A comic masterpiece of classical antiquity, the Satyrica (or Satyricon) of Petronius is a tantalizing work of fiction--part poetry, part prose, hilariously vulgar, exquisitely elegant, its original form and length as much a matter of speculation as the identity of its author. Its brilliance and enduring influence are, however, beyond dispute. The romantic misadventures, fabulous feasts, and ribald foibles of Encolpius ("crotch" in Greek) and his cohorts have been endlessly translated, copied, censored, and celebrated through the ages. In The Satyrica of Petronius, Beth Severy-Hoven makes the masterpiece, with its flights of language and vision of Roman culture around the time of Nero, accessible to a new generation of students of Latin.

Following a fascinating introduction of the text, its history, its language, and its structure, Severy-Hoven offers expert guidance for reading sections of the novel in the original Latin. Readers are given the tools to consider and analyze the narrative structure of the work, an immense and uninterrupted first-person account by an unreliable narrator. Severy-Hoven also explores the contexts in which the text was written--addressing the social and cultural world the novel inhabits and includes. Finally, she helps readers to examine Petronius' use of Latin, focusing most notably on the combination of elegant prose and verse and raunchy colloquial speech, a combination that gives color to Petronius' characters even as he parodies different literary styles and genres.
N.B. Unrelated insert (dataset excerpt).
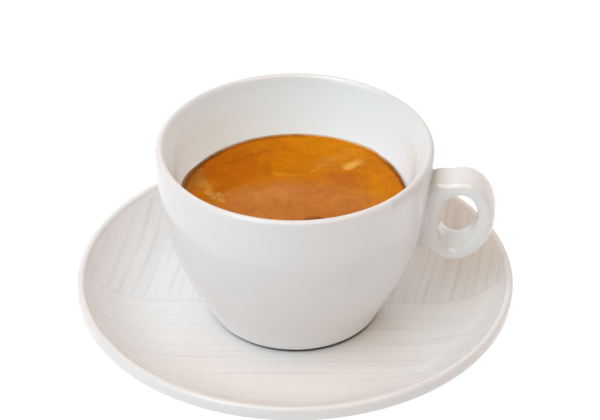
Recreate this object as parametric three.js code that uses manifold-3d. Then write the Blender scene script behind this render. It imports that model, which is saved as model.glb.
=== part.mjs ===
// An americano in its thick porcelain cup, standing on a saucer with a raised edge.
// Millimetres, +Z up. The origin is on the table, in the middle of the saucer's foot,
// and the cup's ring handle points towards +X, turned a little towards -Y.

import * as THREE from 'three';
import { mergeVertices } from 'three/addons/utils/BufferGeometryUtils.js';
import Module from 'manifold-3d';

const wasm = await Module();
wasm.setup();

// Driving dimensions of the saucer
const saucerRadius = 72.8;
const saucerTop = 19.5;
const saucerLipRadius = 1.35;
const saucerEdgeHeight = 2.2;
const wellTop = 6.8;
const wellRadius = 46.0;
const wellCurveRadius = 31.0;
const saucerFootOuter = 46.5;
const saucerFootInner = 42.5;
const saucerFootHeight = 2.2;
const saucerFootTaper = 0.6;
const undersideLow = { radius: 58.0, height: 3.4 };
const undersideHigh = { radius: 66.0, height: 10.2 };

// Driving dimensions of the cup
const rimTop = 70.0;
const rimRadius = 45.0;
const rimThickness = 3.04;
const cupFootGap = 0.3;
const cupFootRadius = 24.6;
const cupFootWidth = 3.0;
const cupFootTaper = 0.8;
const cupRecess = 1.2;
const cupBaseHeight = 7.2;
const cupBaseRadius = 29.3;
const cupBaseRounding = 3.0;
const cupBaseTurn = 26.0;
const shoulderLow = { radius: 35.3, height: 23.1 };
const shoulderHigh = { radius: 44.3, height: 31.8 };
const floorHeight = 13.0;
const bowlLow = { radius: 39.0, height: 13.0 };
const bowlHigh = { radius: 34.7, height: 49.0 };

// Driving dimensions of the ring handle, in its own upright plane through the cup's axis
const handleTurn = THREE.MathUtils.degToRad(-8.0);
const handleTilt = THREE.MathUtils.degToRad(10.6);
const handleReach = 53.5;
const handleHeight = 47.8;
const ringHalfWidth = 11.9;
const ringHalfHeight = 15.55;
const holeHalfWidth = 5.95;
const holeHalfHeight = 9.95;
const holeShiftReach = 0.3;
const holeShiftHeight = -0.05;
const bandWidth = 12.5;
const bandSquareness = 3.0;
const webTopReach = 44.0;
const webTopHeight = 60.2;
const webTopBulge = 1.3;
const bulgeFactor = 6.75;
const webFootReach = 40.4;
const webFootHeight = 37.6;
const filletRadius = 1.9;
const filletLift = 0.25;

// Driving dimensions of the drink
const cremaTop = 50.0;
const cremaThickness = 2.6;
const drinkGap = 0.3;

// Facets
const turnSteps = 64;
const ringSteps = 36;
const bandSteps = 14;
const bulgeSteps = 4;
const lipSteps = 6;
const outsideSteps = 12;
const insideSteps = 11;
const wellSteps = 8;
const coffeeSteps = 7;
const cremaSteps = 2;

// The lip runs into the well's curve a little inside its end, so that no facet is doubled there
const wellJoinShare = 0.97;
const lipJoinShare = 0.75;
const edgeStartDegrees = -75;

// Points closer than this are one, and a height on a curve is found in this many halvings
const mergeDistance = 1e-4;
const halvings = 40;

const glazedPorcelain = { color: 0xf1efed, roughness: 0.12, metalness: 0.0 };
const brewedCoffee = { color: 0x24120a, roughness: 0.05, metalness: 0.0 };
const cremaFoam = { color: 0xb97a3a, roughness: 0.45, metalness: 0.0 };

function arc(x, y, radius, startDegrees, endDegrees, steps) {
  const start = THREE.MathUtils.degToRad(startDegrees);
  const end = THREE.MathUtils.degToRad(endDegrees);
  const curve = new THREE.EllipseCurve(x, y, radius, radius, start, end, end < start);
  return curve.getPoints(steps);
}

function cubic(start, controlA, controlB, end) {
  const corners = [start, controlA, controlB, end].map((p) => new THREE.Vector2(p.radius, p.height));
  return new THREE.CubicBezierCurve(...corners);
}

function point(radius, height) {
  return new THREE.Vector2(radius, height);
}

// The radius of an upright curve at a height, where the curve climbs or falls all the way
function radiusAt(curve, height) {
  let low = 0;
  let high = 1;
  const climbs = curve.getPoint(1).y > curve.getPoint(0).y;
  for (let i = 0; i < halvings; i += 1) {
    const middle = (low + high) / 2;
    const below = curve.getPoint(middle).y < height;
    if (below === climbs) {
      low = middle;
    } else {
      high = middle;
    }
  }
  return curve.getPoint((low + high) / 2).x;
}

// Turns a section of (radius, height) points about the Z axis
function turned(points) {
  const geometry = new THREE.LatheGeometry(points, turnSteps);
  geometry.rotateX(Math.PI / 2);
  return geometry;
}

function toSolid(geometry) {
  const bare = geometry.clone();
  bare.deleteAttribute('normal');
  bare.deleteAttribute('uv');
  const merged = mergeVertices(bare, mergeDistance);
  const mesh = new wasm.Mesh({
    numProp: 3,
    vertProperties: new Float32Array(merged.attributes.position.array),
    triVerts: new Uint32Array(merged.index.array),
  });
  return new wasm.Manifold(mesh);
}

function toGeometry(solid) {
  const mesh = solid.getMesh();
  const geometry = new THREE.BufferGeometry();
  geometry.setAttribute('position', new THREE.BufferAttribute(mesh.vertProperties, 3));
  geometry.setIndex(new THREE.BufferAttribute(mesh.triVerts, 1));
  geometry.computeVertexNormals();
  return geometry;
}

function named(name, geometry, look) {
  const mesh = new THREE.Mesh(geometry, new THREE.MeshStandardMaterial(look));
  mesh.name = name;
  return mesh;
}

// The saucer is a flat well that curves up to a thick rounded lip
function buildSaucer() {
  const lipCentre = saucerRadius - saucerLipRadius;
  const lipHeight = saucerTop - saucerLipRadius;
  const climb = Math.asin((lipCentre - saucerLipRadius * lipJoinShare - wellRadius) / wellCurveRadius);
  const climbDegrees = THREE.MathUtils.radToDeg(climb);
  const edgeFoot = lipHeight - saucerEdgeHeight;
  const underside = cubic(
    { radius: saucerFootOuter + saucerFootTaper, height: saucerFootHeight },
    undersideLow,
    undersideHigh,
    { radius: lipCentre - saucerLipRadius, height: edgeFoot - saucerLipRadius },
  );
  const wellCentreHeight = wellTop + wellCurveRadius;
  const wellStart = -90 + climbDegrees * wellJoinShare;
  const points = [
    point(0, saucerFootHeight),
    point(saucerFootInner - saucerFootTaper, saucerFootHeight),
    point(saucerFootInner, 0),
    point(saucerFootOuter, 0),
    ...underside.getPoints(wellSteps),
    ...arc(lipCentre, edgeFoot, saucerLipRadius, edgeStartDegrees, 0, lipSteps / 2),
    ...arc(lipCentre, lipHeight, saucerLipRadius, 0, 90 + climbDegrees, lipSteps),
    ...arc(wellRadius, wellCentreHeight, wellCurveRadius, wellStart, -90, wellSteps),
    point(0, wellTop),
  ];
  return named('saucer', turned(points), glazedPorcelain);
}

const baseTurnRadians = THREE.MathUtils.degToRad(cupBaseTurn);

const cupOutside = cubic(
  {
    radius: cupBaseRadius - cupBaseRounding * (1 - Math.cos(baseTurnRadians)),
    height: cupBaseHeight + cupBaseRounding * (1 - Math.sin(baseTurnRadians)),
  },
  shoulderLow,
  shoulderHigh,
  { radius: rimRadius, height: rimTop - rimThickness / 2 },
);

const cupInside = cubic(
  { radius: rimRadius - rimThickness, height: rimTop - rimThickness / 2 },
  bowlHigh,
  bowlLow,
  { radius: 0, height: floorHeight },
);

function cupBodySection() {
  const footBottom = wellTop + cupFootGap;
  const footInner = cupFootRadius - cupFootWidth;
  const lip = rimThickness / 2;
  const base = point(cupBaseRadius - cupBaseRounding, cupBaseHeight + cupBaseRounding);
  return [
    point(0, footBottom + cupRecess),
    point(footInner - cupFootTaper, footBottom + cupRecess),
    point(footInner, footBottom),
    point(cupFootRadius, footBottom),
    point(cupFootRadius + cupFootTaper / 2, cupBaseHeight),
    ...arc(base.x, base.y, cupBaseRounding, -90, -cupBaseTurn, lipSteps / 2).slice(0, -1),
    ...cupOutside.getPoints(outsideSteps),
    ...arc(rimRadius - lip, rimTop - lip, lip, 0, 180, lipSteps).slice(1),
    ...cupInside.getPoints(insideSteps).slice(1),
  ];
}

// Where a straight line from a point outside the ring grazes the ring's outer oval
function grazePoint(from, side) {
  const middle = new THREE.Vector2(0, 0);
  const own = from.clone().rotateAround(middle, handleTilt);
  const turn = Math.atan2(own.y / ringHalfHeight, own.x / ringHalfWidth);
  const spread = Math.acos(1 / Math.hypot(own.x / ringHalfWidth, own.y / ringHalfHeight));
  const x = ringHalfWidth * Math.cos(turn + side * spread);
  const y = ringHalfHeight * Math.sin(turn + side * spread);
  return new THREE.Vector2(x, y).rotateAround(middle, -handleTilt);
}

// The web's upper edge from the ring to the wall, swelling most at a third of the way from the wall
function webTopEdge(from) {
  const touch = grazePoint(from, -1);
  const stretch = touch.clone().sub(from);
  const upwards = new THREE.Vector2(-stretch.y, stretch.x).normalize();
  const edge = [];
  for (let i = bulgeSteps; i >= 0; i -= 1) {
    const share = i / bulgeSteps;
    const bulge = webTopBulge * bulgeFactor * share * (1 - share) ** 2;
    edge.push(from.clone().addScaledVector(stretch, share).addScaledVector(upwards, bulge));
  }
  return edge;
}

// The web that fills the corners between the ring and the wall, seen from the middle of the ring
const webTop = new THREE.Vector2(webTopReach - handleReach, webTopHeight - handleHeight);
const webFoot = new THREE.Vector2(webFootReach - handleReach, webFootHeight - handleHeight);
const webCorners = [...webTopEdge(webTop), webFoot, grazePoint(webFoot, 1)];

function webRadius(angle) {
  const ray = new THREE.Vector2(Math.cos(angle), Math.sin(angle));
  let farthest = 0;
  for (let i = 0; i < webCorners.length - 1; i += 1) {
    const start = webCorners[i];
    const stretch = webCorners[i + 1].clone().sub(start);
    if (start.cross(ray) >= 0 && ray.cross(webCorners[i + 1]) >= 0) {
      farthest = Math.max(farthest, start.cross(stretch) / ray.cross(stretch));
    }
  }
  return farthest;
}

// The handle's outline round the middle of the ring: its hole, and the ring with the web to the wall
function handleRadii(angle) {
  const tilted = angle + handleTilt;
  const hole = 1 / Math.hypot(Math.cos(tilted) / holeHalfWidth, Math.sin(tilted) / holeHalfHeight);
  const shift = holeShiftReach * Math.cos(angle) + holeShiftHeight * Math.sin(angle);
  const ring = 1 / Math.hypot(Math.cos(tilted) / ringHalfWidth, Math.sin(tilted) / ringHalfHeight);
  return { inner: hole + shift, outer: Math.max(ring, webRadius(angle)) };
}

// How far the handle's skin swells out at a distance from the wall, so that it runs into the glaze
function filletSwell(distance) {
  const left = Math.min(Math.max(filletRadius - distance, 0), filletRadius);
  return filletRadius - Math.sqrt(filletRadius ** 2 - left ** 2);
}

// One point of the handle, at an angle round the ring and a phase round the band's section
function handlePoint(angle, phase) {
  const { inner, outer } = handleRadii(angle);
  const power = 2 / bandSquareness;
  const along = Math.sign(Math.cos(phase)) * Math.abs(Math.cos(phase)) ** power;
  const across = Math.sign(Math.sin(phase)) * Math.abs(Math.sin(phase)) ** power;
  const radius = (inner + outer) / 2 + ((outer - inner) / 2) * along;
  const reach = handleReach + radius * Math.cos(angle);
  const height = handleHeight + radius * Math.sin(angle);
  const side = (bandWidth / 2) * across;
  const swell = filletSwell(Math.hypot(reach, side) - radiusAt(cupOutside, height));
  const lift = filletLift * swell * Math.max(along, 0) * Math.sin(angle);
  return new THREE.Vector3(reach, side + swell * across, height + lift);
}

function buildHandle() {
  const positions = [];
  const indices = [];
  for (let i = 0; i < ringSteps; i += 1) {
    const angle = (i / ringSteps) * Math.PI * 2;
    for (let j = 0; j < bandSteps; j += 1) {
      const phase = (j / bandSteps) * Math.PI * 2;
      positions.push(...handlePoint(angle, phase).toArray());
      const nextI = (i + 1) % ringSteps;
      const nextJ = (j + 1) % bandSteps;
      const a = i * bandSteps + j;
      const b = nextI * bandSteps + j;
      const c = nextI * bandSteps + nextJ;
      const d = i * bandSteps + nextJ;
      indices.push(a, c, b, a, d, c);
    }
  }
  const geometry = new THREE.BufferGeometry();
  geometry.setAttribute('position', new THREE.Float32BufferAttribute(positions, 3));
  geometry.setIndex(indices);
  geometry.rotateZ(handleTurn);
  return geometry;
}

// The cup and its handle are one piece of porcelain
function buildCup() {
  const bodySolid = toSolid(turned(cupBodySection()));
  const handleSolid = toSolid(buildHandle());
  return named('cup', toGeometry(bodySolid.add(handleSolid)), glazedPorcelain);
}

// A layer of the drink between two heights, drawn in by the gap from the wall and the floor
function drinkLayer(bottom, top, steps) {
  const points = [point(0, bottom)];
  for (let i = 0; i <= steps; i += 1) {
    const height = bottom + ((top - bottom) * i) / steps;
    points.push(point(radiusAt(cupInside, height - drinkGap) - drinkGap, height));
  }
  points.push(point(0, top));
  return turned(points);
}

const cremaBottom = cremaTop - cremaThickness;

function buildCoffee() {
  const coffeeBottom = floorHeight + 2 * drinkGap;
  return named('coffee', drinkLayer(coffeeBottom, cremaBottom - drinkGap, coffeeSteps), brewedCoffee);
}

function buildCrema() {
  return named('crema', drinkLayer(cremaBottom, cremaTop, cremaSteps), cremaFoam);
}

const americano = new THREE.Group();
americano.add(buildSaucer(), buildCup(), buildCoffee(), buildCrema());

export default americano;
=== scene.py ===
# An americano in a heavy porcelain cup, on a saucer that is ribbed in two directions.
# The scene is in metres with +Z up. The dictionaries hold millimetres and degrees.

import math
import random

import bmesh
import bpy
import numpy as np
from mathutils import Matrix, Vector


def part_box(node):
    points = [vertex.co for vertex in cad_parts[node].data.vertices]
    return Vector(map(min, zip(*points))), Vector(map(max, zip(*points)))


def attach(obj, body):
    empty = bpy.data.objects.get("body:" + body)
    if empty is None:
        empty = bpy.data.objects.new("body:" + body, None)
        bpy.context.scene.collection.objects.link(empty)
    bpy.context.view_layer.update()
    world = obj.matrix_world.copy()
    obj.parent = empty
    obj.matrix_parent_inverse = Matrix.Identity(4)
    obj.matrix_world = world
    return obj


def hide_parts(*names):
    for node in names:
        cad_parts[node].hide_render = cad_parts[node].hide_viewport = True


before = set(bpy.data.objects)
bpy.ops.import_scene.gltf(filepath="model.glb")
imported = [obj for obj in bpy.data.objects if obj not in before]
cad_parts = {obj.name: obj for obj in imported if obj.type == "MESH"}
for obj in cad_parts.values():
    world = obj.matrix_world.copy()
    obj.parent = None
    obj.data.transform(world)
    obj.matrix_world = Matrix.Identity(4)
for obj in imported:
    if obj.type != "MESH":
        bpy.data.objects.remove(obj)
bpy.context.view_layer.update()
mm = 0.001
print("frame loaded:", ", ".join(sorted(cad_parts)))


def linearColour(hexColour):
    # sRGB hex to the linear colour that a socket takes
    channels = [int(hexColour[i:i + 2], 16) / 255 for i in (1, 3, 5)]
    return [c / 12.92 if c <= 0.04045 else ((c + 0.055) / 1.055) ** 2.4 for c in channels] + [1.0]


def textureScale(size):
    # the scale that gives a texture features of so many millimetres
    return 1 / (size * mm)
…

Intermediate readers of Latin will encounter Roman life, language, and literature in this work in ways at once new and familiar, and in forms as entertaining as they are instructive.


Contributor Bio(s): Severy-Hoven, Beth: - Beth Severy-Hoven is Associate Professor of Classics at Macalester College in St. Paul, Minnesota. She is the author of Augustus and the Family at the Birth of the Roman Empire.